The gradual release of responsibility model makes this integration explicit. The "I Do" phase uses direct modeling; the "We Do" phase involves structured interaction and dialogue; the "You Do" phase releases students to active application. Without the explicit teaching phase, the release of responsibility becomes a release into confusion. Without the active learning phase, explicit teaching becomes rote transmission — a pattern that NCERT's Activity-Based Learning recommendations specifically aim to move classrooms beyond.
Think-pair-share, one of the most common active learning structures, fits naturally into explicit teaching at the guided practice stage. After modeling a concept, the teacher poses a problem and has students discuss their reasoning with a partner before sharing with the class. This produces the high response rates that Rosenshine identified as essential, while giving students low-stakes rehearsal of the target skill.

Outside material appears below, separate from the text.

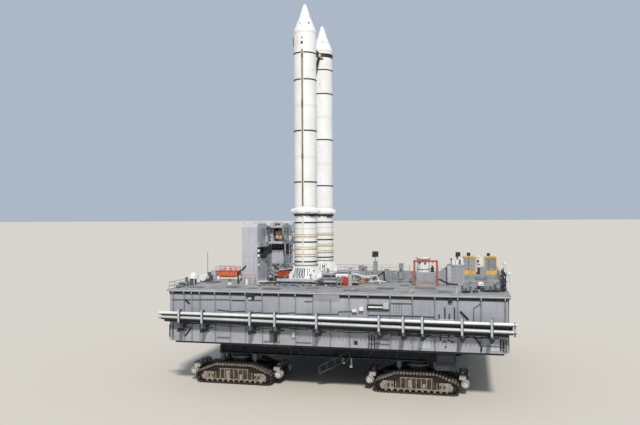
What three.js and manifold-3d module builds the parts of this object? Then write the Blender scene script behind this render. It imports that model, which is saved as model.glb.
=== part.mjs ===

Direct instruction programs take this synthesis furthest, scripting both the teacher's modeling moves and the student response sequences into a single coordinated lesson structure. Scaffolding is the broader cognitive framework for why this gradual handover works: by providing temporary support during the learning phase, the teacher enables students to operate in Vygotsky's zone of proximal development, reaching performance levels they cannot yet sustain independently. Explicit teaching is one of the most reliable mechanisms for delivering that scaffolded support.
Sources
- Rosenshine, B. (2012). Principles of instruction: Research-based strategies that all teachers should know. American Educator, 36(1), 12–19, 39.
- Hattie, J. (2009). Visible learning: A synthesis of over 800 meta-analyses relating to achievement. Routledge.
- Archer, A. L., & Hughes, C. A. (2011). Explicit instruction: Effective and efficient teaching. Guilford Press.
- Stockard, J., Wood, T. W., Coughlin, C., & Rasplica Khoury, C. (2018). The effectiveness of direct instruction curricula: A meta-analysis of a half century of research. Review of Educational Research, 88(4), 479–507.